One of the things that draws fans to punk music is the fact that it embraces the chaos that so often surrounds us. When other creative endeavors seek to pull meaning from pandemonium, punk expounds upon it, working with it, flowing with something that does not flow.Rather than peppering the audience with confusing language, punk reaches back into the depths of human evolution and communicates through screaming. It is the musical equivalent of anarchy – available to everyone, excluding no one, and caring for those who have no one else to care for them. It creates meaning out of trash. The culture built around the art values the same things that the music loudly proclaims: sustainability, creating meaning for ourselves and an incredible DIY (Do It Yourself) ethic.
All of this is manifested in the mosh pit – the way people move to the sound of punk rock. While slam dancing, everyone is suddenly perfectly equal. Equal in ways that are impossible outside of the dark, beat pounding, environment of a punk rock music venue.
Mosh pits should be seen as something that all of society can learn something from, as slam dancing incorporates many underlying principles that make up our society. Underlying principles that have been forgotten in this age of hipster irony, apathy, and directionlessness.
Amidst the chaos of the pit, unwritten etiquette is created and agreed upon. Despite the fact that the point of jumping into the pit is to push, slam and bump into people, it is agreed that no one will go out of his way to hurt another. If someone falls down, everyone stops to help them up. If someone loses as shoe, it is the responsibility of the mob to locate it and hold it in the air for them to find. In this twisted, defying-logic way, people care for each other.
Aaron Saye is the curator and lease owner of the Seventh Circle Music Collective, a DIY venue in Denver and the premier local venue for punk shows. Over an email interview, he shared his thoughts on the positivity that is exemplified in mosh pits, where those involved look out for the community.

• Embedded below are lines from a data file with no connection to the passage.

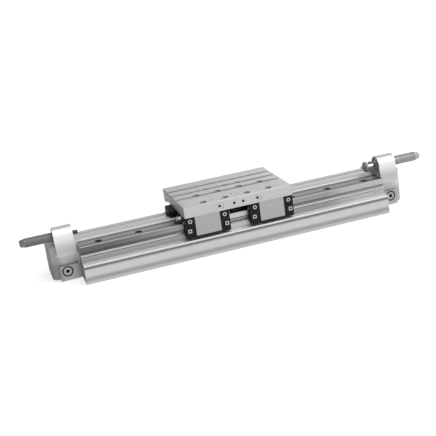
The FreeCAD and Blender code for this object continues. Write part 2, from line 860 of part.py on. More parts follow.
def driver_seat():
    """Height at which the heads of the driver's screws end inside the driver."""
    return driver_bottom + driver_head_height + side_gap


def make_driver_screws():
    """Screws from below through the driver into the plate."""
    length = plate_bottom - driver_seat() + thread_grip - side_gap
    return [socket_screw(driver_screw_r, driver_head_r, driver_head_height, length,
                         Vector(x, behind(depth), driver_seat()), Vector(0, 0, 1))
            for x, depth in driver_screw_places()]


def flange_screw_places():
    """X and depth of the screws from the driver into the yoke's flange."""
    return [(along * flange_screw_column, barrel_line + across * flange_screw_offset)
            for along in (-1, 1) for across in (-1, 1)]


def make_flange_screws():
    """Screws from the driver into the yoke's flange."""
    seat = plate_bottom - flange_head_height - side_gap
    return [socket_screw(flange_screw_r, flange_head_r, flange_head_height, seat - flange_low,
                         Vector(x, behind(depth), seat), Vector(0, 0, -1))
            for x, depth in flange_screw_places()]


def make_yoke():
    """Yoke: flange under the driver, neck through the slot, and a body with a tunnel for the inner band."""
    half_neck = neck_length / 2
    body = rod_x(yoke_r, -yoke_half, yoke_half, barrel_line, bore_height)
    stubs = [rod_x(piston_seat_r, -yoke_half - piston_seat_depth, yoke_half + piston_seat_depth,
                   barrel_line, bore_height)]
    neck = brick(-half_neck, half_neck, *spread(barrel_line, neck_width),
                 bore_height + yoke_r / 2, flange_low)
    flange = brick(-flange_length / 2, flange_length / 2, *spread(barrel_line, flange_width),
                   flange_low, flange_high)
    whole = body.fuse(stubs + [neck, flange])
    tunnel = brick(-yoke_half, yoke_half, *spread(barrel_line, tunnel_width),
                   tunnel_low, tunnel_high)
    cuts = [tunnel]
    for side in (-1, 1):
        x0, x1 = sorted((side * half_neck, side * yoke_half))
        cuts.append(brick(x0, x1, *spread(barrel_line, tunnel_width), tunnel_low, bore_crown))
    for x, depth in flange_screw_places():
        cuts.append(rod_z(flange_screw_r, flange_low, flange_high, x, depth))
    bore_x = yoke_half + piston_seat_depth
    for side in (-1, 1):
        x0, x1 = sorted((side * bore_x, side * (bore_x - piston_bore_depth)))
        cuts.append(rod_x(cushion_r + piston_bore_gap, x0, x1, barrel_line, bore_height))
    return whole.cut(cuts)


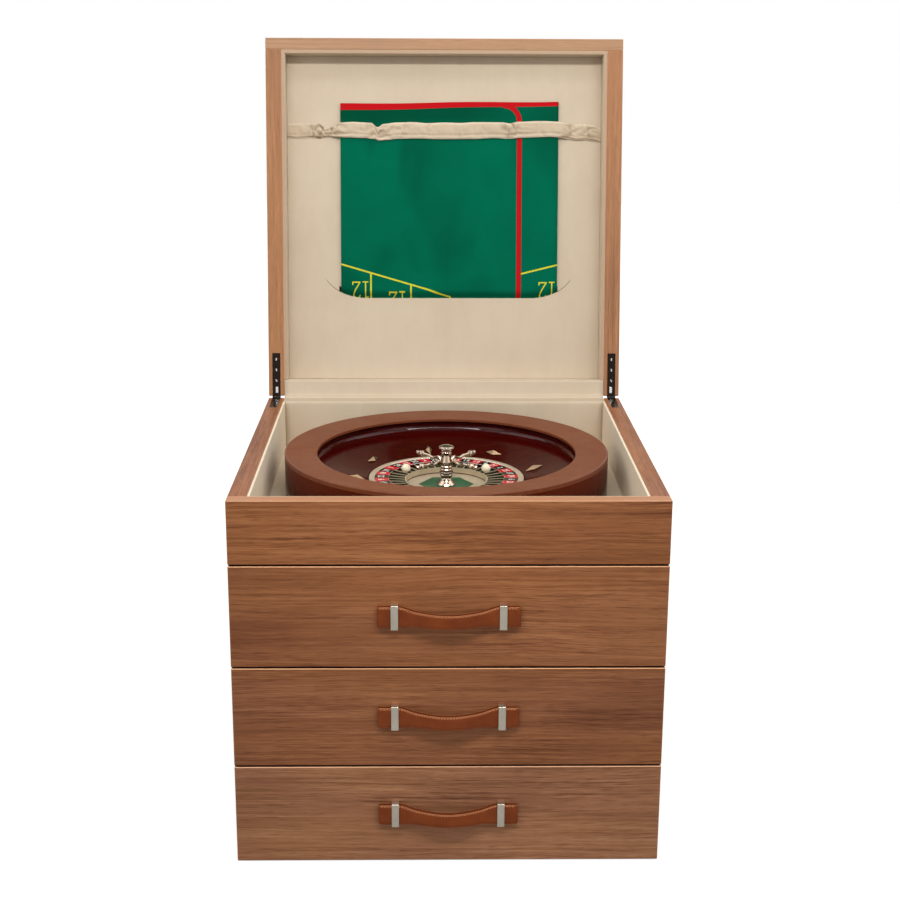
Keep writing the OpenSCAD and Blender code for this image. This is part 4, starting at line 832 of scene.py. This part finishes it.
def makeElasticStrap():
    cut = elasticCut
    low, high = cut["ends"]
    stations = spread(low, high, 330)
    rounds = spread(-math.pi / 2 + 0.05, 1.5 * math.pi - 0.05, 44)  # the seam lies behind
    folds = []

    def pointAt(angle, x):
        top, base = along(cut["topLine"], x), along(cut["lowLine"], x)
        middle, half = (top + base) / 2, (top - base) / 2
        rise, out = math.cos(angle), math.sin(angle)
        over = smooth((x + 0.167) / 0.018) * smooth((0.180 - x) / 0.018)
        tail = smooth((x - 0.204) / 0.016) + 1.35 * smooth((-x - 0.186) / 0.008)
        back = 0.0266 - cut["over"] * over
        puff = cut["puff"] * (1 - 0.6 * tail)
        up = middle + half * math.copysign(abs(rise) ** 0.8, rise)
        share = (up - base) / max(0.001, top - base)
        if out <= 0:
            folds.append((0.0, 0.0, 0.0, 1.0))
            return lidPoint(x, up, back + 0.0002 * out)
        full = max(0.0, out) ** 0.55
        front = puff * full
        # dark is painted shade in the pinches, the creases and the curled lower edge; light is a painted highlight on
        # the rolled edges
        dark = 0.0
        for at, strength, width in cut["pinches"]:
            near = math.exp(-((x - at) / width) ** 2)
            wide = math.exp(-((x - at) / (3.0 * width)) ** 2)
            if wide < 0.01:
                continue
            fan = math.atan2(up - middle, x - at) + 1.1 * noise.noise(Vector((x * 90, up * 90, at * 50)))
            front -= strength * near * 0.0016 * full
            front += strength * near * 0.0012 * math.cos(3 * fan + at * 90) * full
            front += strength * wide * 0.0009 * math.cos(4 * fan + (up - middle) * 480 + at * 40) * full
            dark += strength * near * 0.55 * max(0.0, -math.cos(3 * fan + at * 90)) ** 3
            dark += strength * wide * 0.2 * max(0.0, -math.cos(4 * fan + (up - middle) * 480 + at * 40)) ** 3
        front += 0.00075 * noise.noise(Vector((x * 55, up * 34, 4.0))) * full
        front += 0.00045 * noise.noise(Vector((x * 150 + up * 60, up * 90, 9.0))) * full
        roll = math.exp(-((share - 0.11) / 0.07) ** 2)  # the rolled lower edge and the crease above it
        crease = math.exp(-((share - 0.25) / 0.04) ** 2)
        seam = math.exp(-((share - 0.92) / 0.05) ** 2)
        front += (0.0007 * roll - 0.0011 * crease - 0.0003 * seam) * full
        curled = smooth((-x - 0.150) / 0.010) + smooth((x - 0.160) / 0.010)  # the lower edge curls at both ends
        wrinkle = noise.noise(Vector((x * 60, 3.0, 7.0)))
        dark += curled * math.exp(-((share - 0.10 - 0.06 * wrinkle) / 0.05) ** 2) * (0.75 + wrinkle)
        dark += crease * (0.10 + 0.5 * max(0.0, wrinkle))
        light = math.exp(-((share - 0.05) / 0.07) ** 2) * (1 - 0.6 * min(1.0, curled)) + 0.8 * math.exp(-((share - 0.95) / 0.06) ** 2)
        folds.append((min(1.0, max(0.0, dark)), min(1.0, light), 0.0, 1.0))
        return lidPoint(x, up, back - max(0.0002, front))

    piece = gridPiece("elasticStrap", rounds, stations, pointAt, material=finishes["gathered_suede"])
    layer = piece.data.color_attributes.new("fold", "FLOAT_COLOR", "POINT")
    for index, value in enumerate(folds):
        layer.data[index].color = value
    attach(piece, "lid")
    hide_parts("elastic_strap")
    return piece


elasticStrap = makeElasticStrap()
print("elastic strap gathered")

# ---- the suede over the hinge line ----

coverCut = {"thick": 0.0011, "inTray": 0.2246, "onTop": 0.2276}


def makeCoverSuede():
    material = suede("coverSuede", paint(207, 191, 168), paint(192, 174, 149))
    tree = material.node_tree
    shader = tree.nodes["Principled BSDF"]
    plain = shader.inputs["Base Color"].links[0].from_socket
    upward = addNode(tree, "ShaderNodeSeparateXYZ", {0: addNode(tree, "ShaderNodeTexCoord").outputs["Normal"]}).outputs[2]
    # painted shade on the faces that point up
    upFacingShade = calc(tree, "MULTIPLY", mapRange(tree, upward, 0.45, 0.95), 0.8)
    tree.links.new(mixColor(tree, upFacingShade, plain, paint(178, 160, 137)), shader.inputs["Base Color"])
    return material


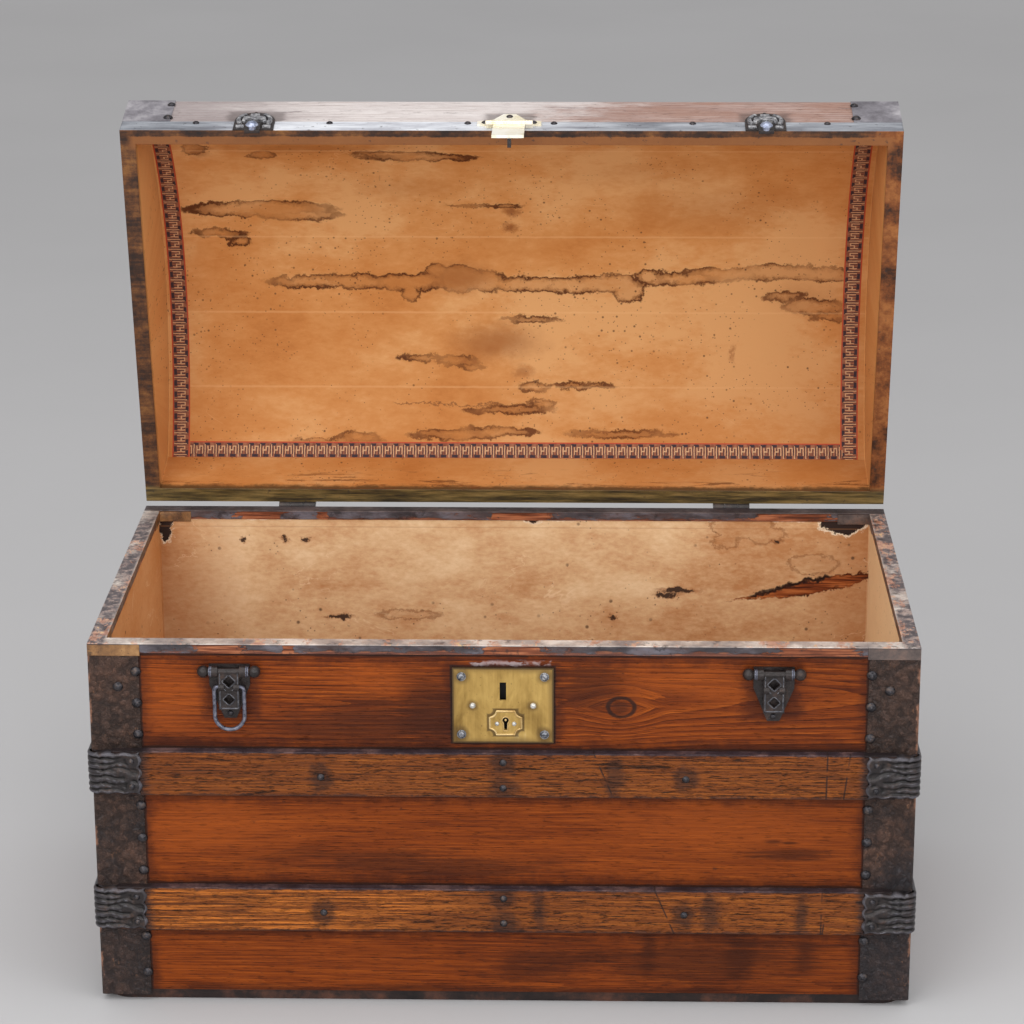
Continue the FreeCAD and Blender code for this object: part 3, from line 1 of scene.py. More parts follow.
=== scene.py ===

“Everyone works together, it’s a self-policing environment, and everyone looks out for each other’s safety,” Saye said.
In a way, mosh pits are the perfect exhibition of the social contract theory on which democratic government is built. Similar to this political theory, upon entering the pit, people surrender their right to actually hurt one another. The pit is united by common beliefs and ideals represented by the music, and they come together to enforce the unwritten etiquette which one agrees to upon entering.
The community looks out for itself, governs itself, keeps itself in check. Really and truly, it is for the people, by the people, with no exceptions and no imbalances of power. If things get out of hand, the pit comes together as a single force to help the person in trouble.
Leslie Hackworth, a freshman at CU Boulder, sees punk rock culture as the future of sustainable living. A volunteer at the Seventh Circle Music Collective, she is close to the local scene. In an essay for her Social Entrepreneurship class, Hackworth wrote: “We stand up for each other, and help any stranger that needs it. I have never met any group of people with such overwhelming good will.”
To continue building off of the political theory metaphor, John Stuart Mill, often cited as the father of modern representative democracy, is known to have believed the discontented members of society are those who spur the most progress. And if anyone is filled to the brim with discontent, it would be the punks. Despite a lack of capital or means, they embrace the DIY ethic to create, effectively building something out of nothing. The DIY movement is the most sustainable of all creative expression, as it recycles everything, uses the leftover scraps, and works off of a non-consumerist ideology, demonstrated nowhere better than at a punk show.
Because of its general ease to learn, anyone can play punk music, lessening the restrictions on who is creating the beat to which everyone bounces to. Venues like Seventh Circle are built out of garages, backyards and basements, and shows usually cost less than ten dollars. Everyone is accepted and encouraged to get involved; to create rather than consume.
Mosh pits represent a lot of the underlying principles upon which our society was built, but has since departed from – love and acceptance, unending passion, doing things for oneself, looking out for one’s neighbors and living with a tough skin. Above all, though, and this is something most people struggle do to, mosh pits teach how to embrace chaos and live with it, how to bounce, push and shove ones way to salvation.